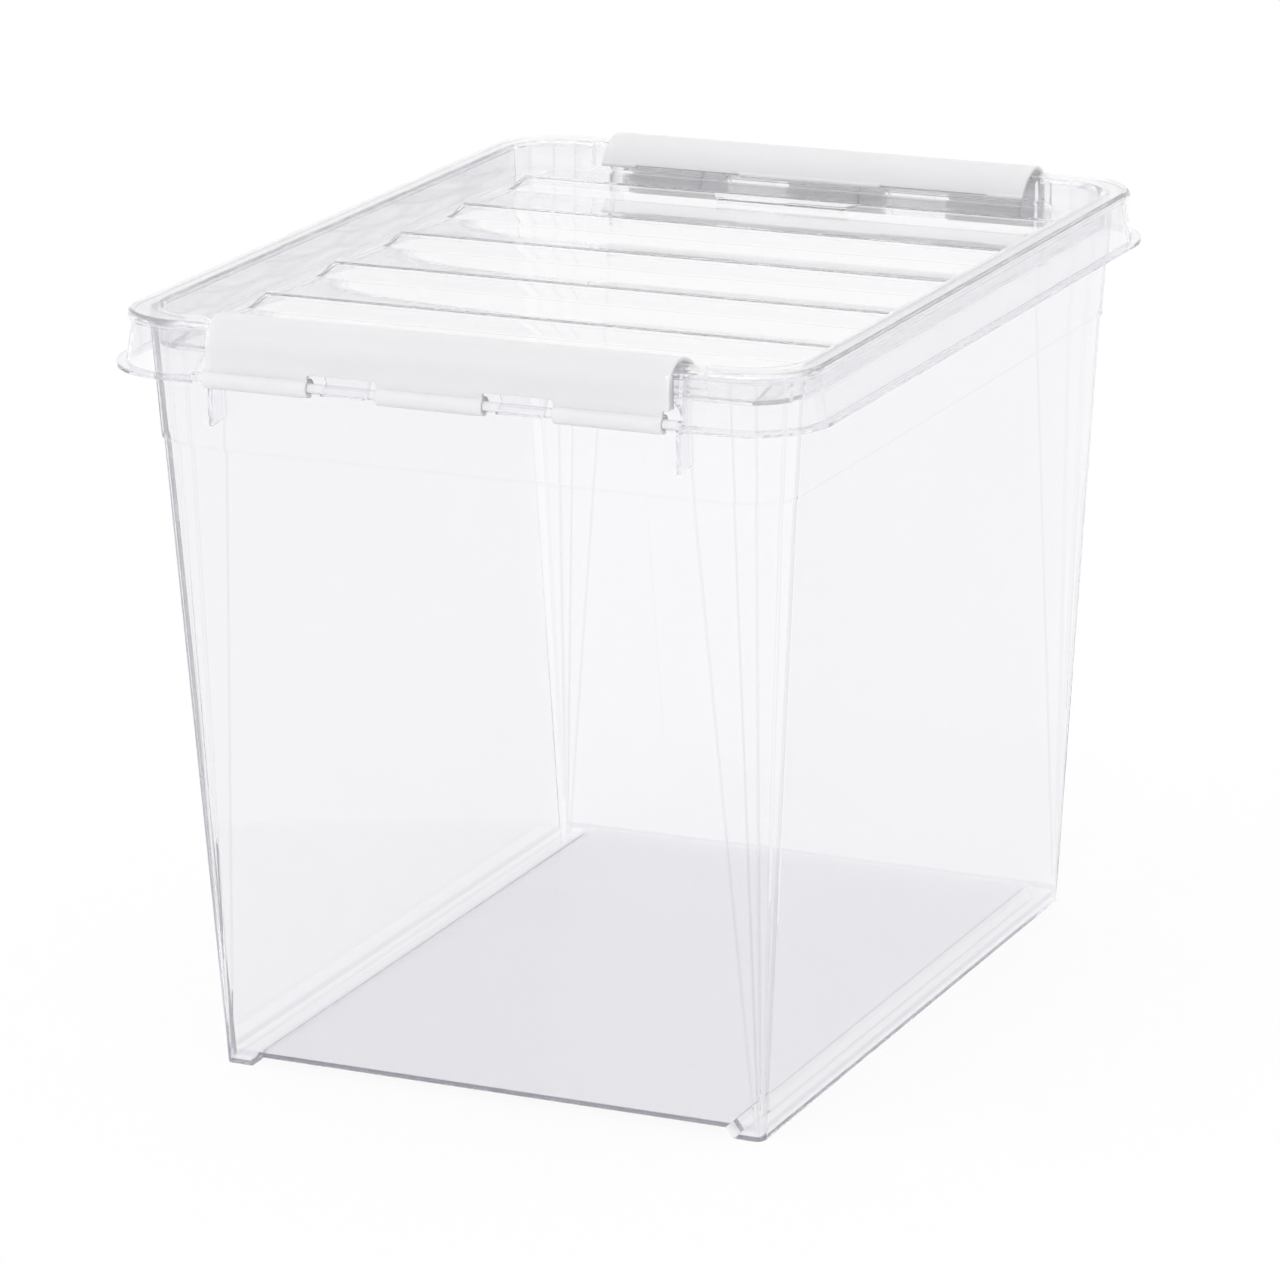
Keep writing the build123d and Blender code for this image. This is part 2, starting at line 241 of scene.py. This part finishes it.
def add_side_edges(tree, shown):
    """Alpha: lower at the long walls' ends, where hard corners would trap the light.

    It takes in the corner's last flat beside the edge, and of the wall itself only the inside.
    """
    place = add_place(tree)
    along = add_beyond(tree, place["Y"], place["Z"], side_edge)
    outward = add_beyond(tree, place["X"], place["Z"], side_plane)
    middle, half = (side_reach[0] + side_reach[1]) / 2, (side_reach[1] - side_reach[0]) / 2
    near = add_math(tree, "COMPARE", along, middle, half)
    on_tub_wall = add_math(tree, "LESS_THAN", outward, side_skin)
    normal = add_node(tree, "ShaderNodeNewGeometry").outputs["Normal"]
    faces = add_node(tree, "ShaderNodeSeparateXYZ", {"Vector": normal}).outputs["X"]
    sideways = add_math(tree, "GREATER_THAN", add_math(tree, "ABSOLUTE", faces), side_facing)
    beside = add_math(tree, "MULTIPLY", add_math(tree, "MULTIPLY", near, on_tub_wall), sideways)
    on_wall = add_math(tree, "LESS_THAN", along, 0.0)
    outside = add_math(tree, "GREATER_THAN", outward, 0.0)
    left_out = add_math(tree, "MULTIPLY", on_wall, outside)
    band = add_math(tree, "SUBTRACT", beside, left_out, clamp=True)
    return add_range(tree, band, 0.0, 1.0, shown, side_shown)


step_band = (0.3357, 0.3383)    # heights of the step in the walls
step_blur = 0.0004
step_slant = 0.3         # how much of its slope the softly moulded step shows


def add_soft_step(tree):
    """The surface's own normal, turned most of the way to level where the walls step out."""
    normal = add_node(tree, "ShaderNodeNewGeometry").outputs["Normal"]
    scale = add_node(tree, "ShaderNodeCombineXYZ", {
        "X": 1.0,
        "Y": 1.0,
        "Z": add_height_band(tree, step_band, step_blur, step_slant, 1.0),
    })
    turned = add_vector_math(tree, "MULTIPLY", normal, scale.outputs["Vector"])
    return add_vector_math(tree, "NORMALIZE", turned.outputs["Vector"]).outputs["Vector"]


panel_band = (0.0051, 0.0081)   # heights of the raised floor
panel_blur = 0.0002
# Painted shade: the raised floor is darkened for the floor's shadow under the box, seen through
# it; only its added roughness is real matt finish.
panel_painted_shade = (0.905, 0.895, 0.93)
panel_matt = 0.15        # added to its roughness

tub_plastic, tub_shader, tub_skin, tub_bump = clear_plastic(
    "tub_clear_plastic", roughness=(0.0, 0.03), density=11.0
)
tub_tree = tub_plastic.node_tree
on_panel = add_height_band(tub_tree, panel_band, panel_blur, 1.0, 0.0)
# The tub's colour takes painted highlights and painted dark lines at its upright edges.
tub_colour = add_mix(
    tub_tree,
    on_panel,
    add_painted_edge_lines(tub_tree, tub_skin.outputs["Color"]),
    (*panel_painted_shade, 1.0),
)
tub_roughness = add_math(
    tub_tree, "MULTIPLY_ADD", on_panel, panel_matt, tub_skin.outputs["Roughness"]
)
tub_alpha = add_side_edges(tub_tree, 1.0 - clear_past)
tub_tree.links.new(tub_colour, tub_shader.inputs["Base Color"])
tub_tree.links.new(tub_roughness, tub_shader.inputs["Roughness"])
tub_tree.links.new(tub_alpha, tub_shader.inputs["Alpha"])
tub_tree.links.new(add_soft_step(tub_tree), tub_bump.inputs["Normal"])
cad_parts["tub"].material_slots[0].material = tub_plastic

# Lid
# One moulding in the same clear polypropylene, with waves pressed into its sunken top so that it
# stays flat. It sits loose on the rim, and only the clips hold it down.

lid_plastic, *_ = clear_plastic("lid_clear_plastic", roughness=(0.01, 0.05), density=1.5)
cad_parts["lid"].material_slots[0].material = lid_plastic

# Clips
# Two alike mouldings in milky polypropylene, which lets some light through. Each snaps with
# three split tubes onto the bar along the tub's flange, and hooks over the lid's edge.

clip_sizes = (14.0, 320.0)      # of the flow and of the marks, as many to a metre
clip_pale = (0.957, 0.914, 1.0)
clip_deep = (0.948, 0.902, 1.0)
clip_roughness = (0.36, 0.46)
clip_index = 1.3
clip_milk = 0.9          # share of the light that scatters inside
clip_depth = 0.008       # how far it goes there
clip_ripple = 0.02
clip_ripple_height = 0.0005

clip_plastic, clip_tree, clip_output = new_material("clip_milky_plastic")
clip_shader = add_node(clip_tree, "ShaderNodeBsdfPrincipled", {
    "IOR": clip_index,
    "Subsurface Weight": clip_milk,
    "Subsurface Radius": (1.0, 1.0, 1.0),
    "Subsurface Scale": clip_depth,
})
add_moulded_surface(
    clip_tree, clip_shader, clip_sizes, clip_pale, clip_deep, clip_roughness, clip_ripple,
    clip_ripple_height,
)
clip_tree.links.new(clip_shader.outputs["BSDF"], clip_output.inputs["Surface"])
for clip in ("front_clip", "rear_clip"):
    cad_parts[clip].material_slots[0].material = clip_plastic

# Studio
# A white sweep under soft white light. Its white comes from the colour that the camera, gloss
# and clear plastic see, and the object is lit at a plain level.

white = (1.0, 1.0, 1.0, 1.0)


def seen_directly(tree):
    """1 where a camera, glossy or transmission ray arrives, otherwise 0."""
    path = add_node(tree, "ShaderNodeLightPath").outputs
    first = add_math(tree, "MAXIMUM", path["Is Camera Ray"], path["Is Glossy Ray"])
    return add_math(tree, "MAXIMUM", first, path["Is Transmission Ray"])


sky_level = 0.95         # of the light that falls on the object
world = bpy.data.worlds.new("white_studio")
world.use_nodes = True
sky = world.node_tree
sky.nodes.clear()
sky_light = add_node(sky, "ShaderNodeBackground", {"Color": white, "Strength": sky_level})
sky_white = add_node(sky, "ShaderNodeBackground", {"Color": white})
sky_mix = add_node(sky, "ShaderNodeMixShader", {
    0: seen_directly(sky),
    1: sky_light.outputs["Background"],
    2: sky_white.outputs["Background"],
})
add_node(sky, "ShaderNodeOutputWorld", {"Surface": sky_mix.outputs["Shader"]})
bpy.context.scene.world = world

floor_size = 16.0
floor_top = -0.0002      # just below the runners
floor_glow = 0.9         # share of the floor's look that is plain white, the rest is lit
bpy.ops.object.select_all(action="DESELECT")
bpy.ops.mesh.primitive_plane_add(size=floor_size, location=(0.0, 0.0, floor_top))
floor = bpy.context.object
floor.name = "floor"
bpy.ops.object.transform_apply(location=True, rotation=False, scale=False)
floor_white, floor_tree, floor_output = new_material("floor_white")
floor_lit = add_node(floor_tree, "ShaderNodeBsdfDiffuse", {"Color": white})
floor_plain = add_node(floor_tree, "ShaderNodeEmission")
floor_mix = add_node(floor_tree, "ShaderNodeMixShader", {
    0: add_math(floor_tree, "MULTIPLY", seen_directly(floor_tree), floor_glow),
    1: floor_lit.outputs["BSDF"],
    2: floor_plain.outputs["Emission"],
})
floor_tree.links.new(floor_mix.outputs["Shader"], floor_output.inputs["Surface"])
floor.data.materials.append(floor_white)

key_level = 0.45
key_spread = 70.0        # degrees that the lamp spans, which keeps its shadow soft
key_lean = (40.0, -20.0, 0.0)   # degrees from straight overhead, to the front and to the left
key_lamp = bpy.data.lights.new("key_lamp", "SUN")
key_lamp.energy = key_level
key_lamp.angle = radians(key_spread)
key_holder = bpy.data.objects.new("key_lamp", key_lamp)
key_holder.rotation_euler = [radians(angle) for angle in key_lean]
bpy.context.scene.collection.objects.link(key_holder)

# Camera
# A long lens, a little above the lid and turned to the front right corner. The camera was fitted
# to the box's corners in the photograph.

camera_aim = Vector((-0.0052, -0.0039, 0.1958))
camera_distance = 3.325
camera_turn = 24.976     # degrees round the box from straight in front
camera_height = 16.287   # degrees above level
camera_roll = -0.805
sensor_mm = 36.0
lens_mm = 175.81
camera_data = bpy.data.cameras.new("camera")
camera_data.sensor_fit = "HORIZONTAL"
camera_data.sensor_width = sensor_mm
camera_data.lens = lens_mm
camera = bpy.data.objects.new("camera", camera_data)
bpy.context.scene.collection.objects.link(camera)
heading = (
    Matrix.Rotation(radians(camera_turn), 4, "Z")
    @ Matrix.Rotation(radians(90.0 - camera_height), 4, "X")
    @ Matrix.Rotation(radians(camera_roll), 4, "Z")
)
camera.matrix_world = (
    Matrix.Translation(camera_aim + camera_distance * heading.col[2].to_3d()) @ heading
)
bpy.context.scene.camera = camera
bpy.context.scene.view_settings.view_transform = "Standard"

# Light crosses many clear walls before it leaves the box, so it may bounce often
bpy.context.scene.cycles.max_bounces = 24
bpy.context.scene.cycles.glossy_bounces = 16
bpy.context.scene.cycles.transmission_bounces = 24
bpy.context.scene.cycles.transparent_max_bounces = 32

◇ ◇ ◇ ◇

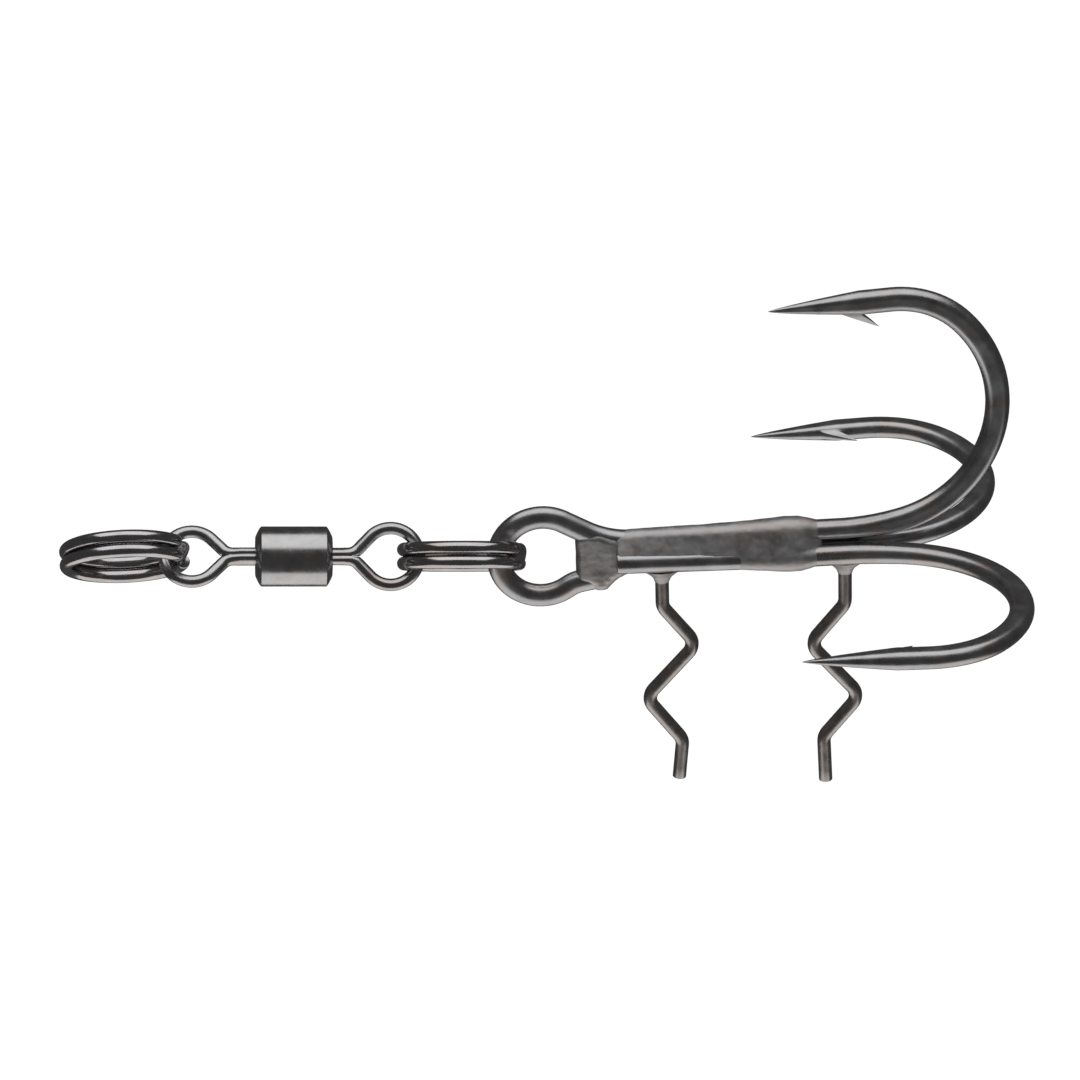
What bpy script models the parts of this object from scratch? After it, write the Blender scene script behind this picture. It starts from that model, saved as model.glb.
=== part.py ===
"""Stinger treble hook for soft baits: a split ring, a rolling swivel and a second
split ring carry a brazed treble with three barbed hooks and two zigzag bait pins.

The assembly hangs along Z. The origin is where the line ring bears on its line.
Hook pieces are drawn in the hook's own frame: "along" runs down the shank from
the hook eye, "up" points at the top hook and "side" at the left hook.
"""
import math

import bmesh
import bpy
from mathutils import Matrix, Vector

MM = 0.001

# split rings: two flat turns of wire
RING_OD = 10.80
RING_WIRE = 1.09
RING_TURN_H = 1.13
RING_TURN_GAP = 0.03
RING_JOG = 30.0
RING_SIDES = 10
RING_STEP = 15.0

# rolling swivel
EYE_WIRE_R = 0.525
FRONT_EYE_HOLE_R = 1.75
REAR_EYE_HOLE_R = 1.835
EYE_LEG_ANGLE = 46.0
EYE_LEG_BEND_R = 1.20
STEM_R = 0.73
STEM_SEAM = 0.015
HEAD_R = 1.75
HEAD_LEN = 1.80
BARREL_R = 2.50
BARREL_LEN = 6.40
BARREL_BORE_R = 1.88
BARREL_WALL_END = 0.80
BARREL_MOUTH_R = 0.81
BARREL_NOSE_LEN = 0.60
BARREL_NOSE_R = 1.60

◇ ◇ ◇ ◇

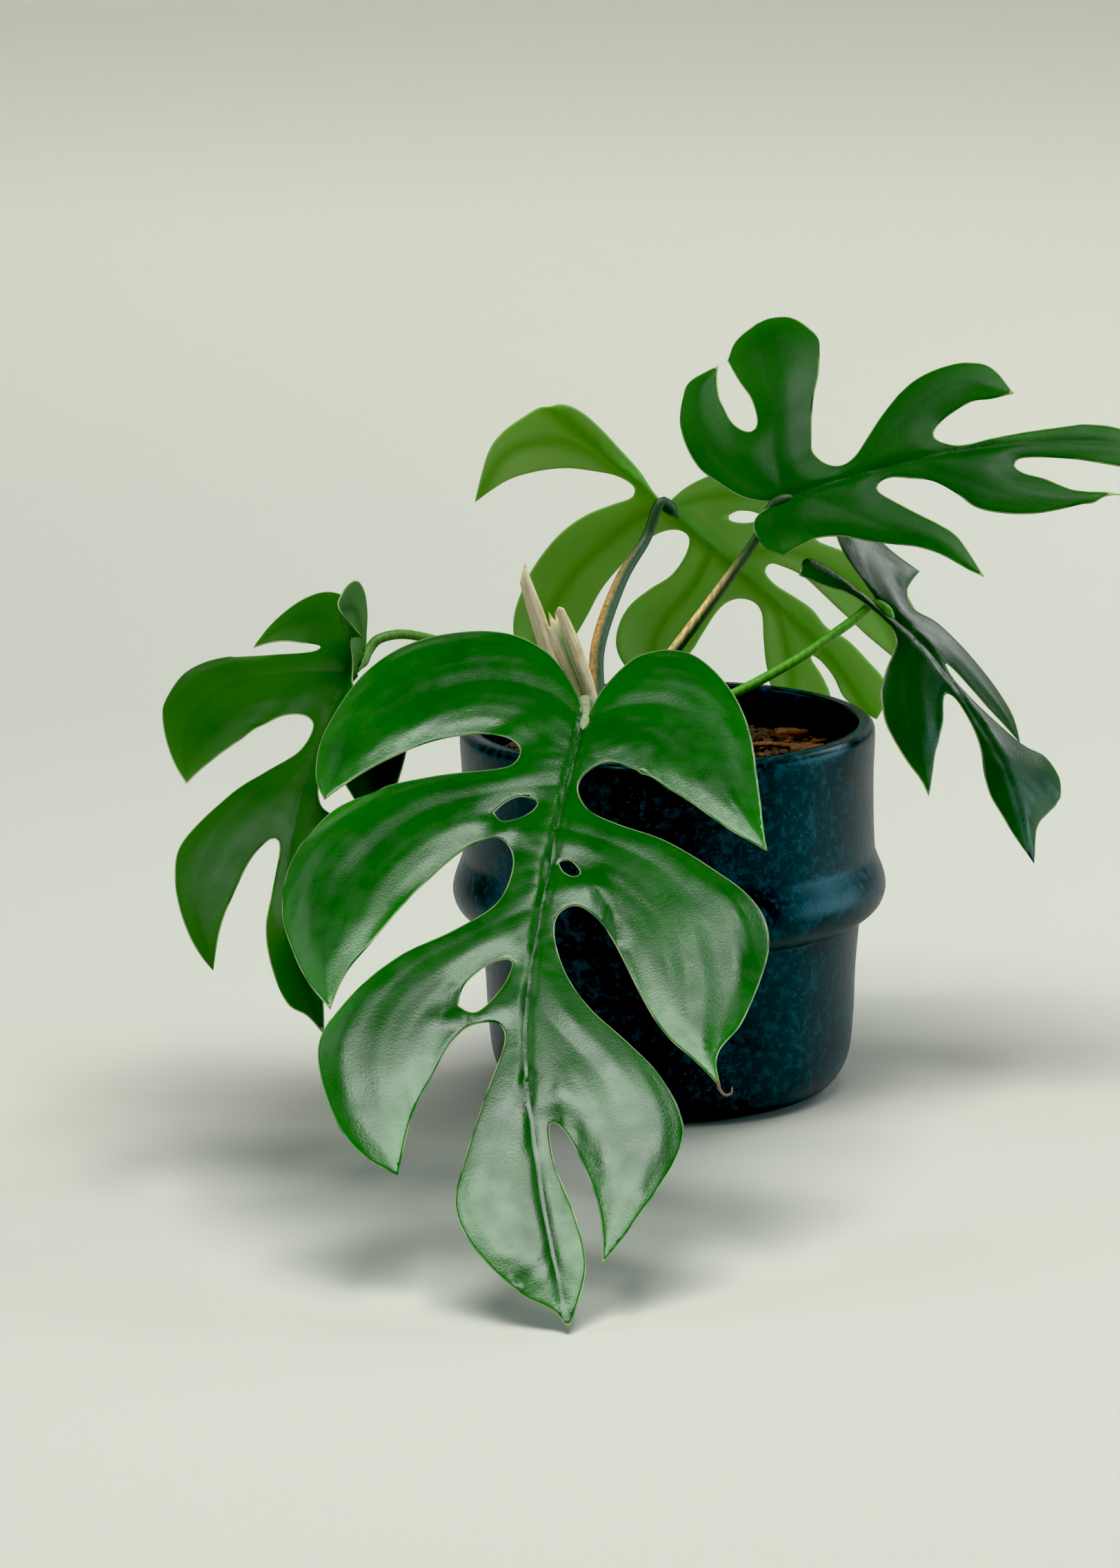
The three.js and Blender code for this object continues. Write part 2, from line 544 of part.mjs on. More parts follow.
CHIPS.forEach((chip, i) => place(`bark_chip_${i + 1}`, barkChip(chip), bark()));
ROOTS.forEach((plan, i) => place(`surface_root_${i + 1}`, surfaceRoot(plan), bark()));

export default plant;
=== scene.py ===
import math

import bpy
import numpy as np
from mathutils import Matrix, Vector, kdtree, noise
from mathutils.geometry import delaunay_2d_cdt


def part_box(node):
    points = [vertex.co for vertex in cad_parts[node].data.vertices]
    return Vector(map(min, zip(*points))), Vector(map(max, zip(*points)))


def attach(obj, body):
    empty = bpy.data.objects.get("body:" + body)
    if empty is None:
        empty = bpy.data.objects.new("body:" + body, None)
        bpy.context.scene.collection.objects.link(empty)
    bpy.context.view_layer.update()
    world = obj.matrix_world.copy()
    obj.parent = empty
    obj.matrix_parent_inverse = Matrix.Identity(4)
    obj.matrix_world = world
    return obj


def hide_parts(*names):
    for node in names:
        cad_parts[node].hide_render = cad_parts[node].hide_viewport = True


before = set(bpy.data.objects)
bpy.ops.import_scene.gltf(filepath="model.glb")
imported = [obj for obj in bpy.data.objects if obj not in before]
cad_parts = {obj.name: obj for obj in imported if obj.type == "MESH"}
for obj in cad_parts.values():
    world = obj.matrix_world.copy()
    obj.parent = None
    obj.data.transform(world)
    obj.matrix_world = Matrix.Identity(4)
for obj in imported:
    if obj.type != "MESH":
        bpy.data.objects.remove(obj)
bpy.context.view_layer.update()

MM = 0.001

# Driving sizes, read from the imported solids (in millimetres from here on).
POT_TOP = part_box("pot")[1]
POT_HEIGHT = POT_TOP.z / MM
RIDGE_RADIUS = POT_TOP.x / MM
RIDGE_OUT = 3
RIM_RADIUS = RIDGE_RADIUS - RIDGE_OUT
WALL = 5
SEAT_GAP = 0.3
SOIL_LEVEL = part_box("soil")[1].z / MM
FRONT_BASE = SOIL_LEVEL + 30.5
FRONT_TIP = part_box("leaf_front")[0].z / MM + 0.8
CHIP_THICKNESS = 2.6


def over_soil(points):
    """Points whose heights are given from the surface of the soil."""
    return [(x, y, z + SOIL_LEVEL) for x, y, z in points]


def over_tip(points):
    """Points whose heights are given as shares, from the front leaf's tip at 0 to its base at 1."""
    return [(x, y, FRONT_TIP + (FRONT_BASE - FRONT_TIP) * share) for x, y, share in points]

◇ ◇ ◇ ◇

- _WHAT THE EXERCISE ASKS_: What do the lines above say from the one containing "ROOTS.forEach((plan, i) =>" down to the one containing "obj.parent = empty"? Return them exactly, both end lines included, and only them.

- _ANSWER TO THE EXERCISE_:
ROOTS.forEach((plan, i) => place(`surface_root_${i + 1}`, surfaceRoot(plan), bark()));

export default plant;
=== scene.py ===
import math

import bpy
import numpy as np
from mathutils import Matrix, Vector, kdtree, noise
from mathutils.geometry import delaunay_2d_cdt


def part_box(node):
    points = [vertex.co for vertex in cad_parts[node].data.vertices]
    return Vector(map(min, zip(*points))), Vector(map(max, zip(*points)))


def attach(obj, body):
    empty = bpy.data.objects.get("body:" + body)
    if empty is None:
        empty = bpy.data.objects.new("body:" + body, None)
        bpy.context.scene.collection.objects.link(empty)
    bpy.context.view_layer.update()
    world = obj.matrix_world.copy()
    obj.parent = empty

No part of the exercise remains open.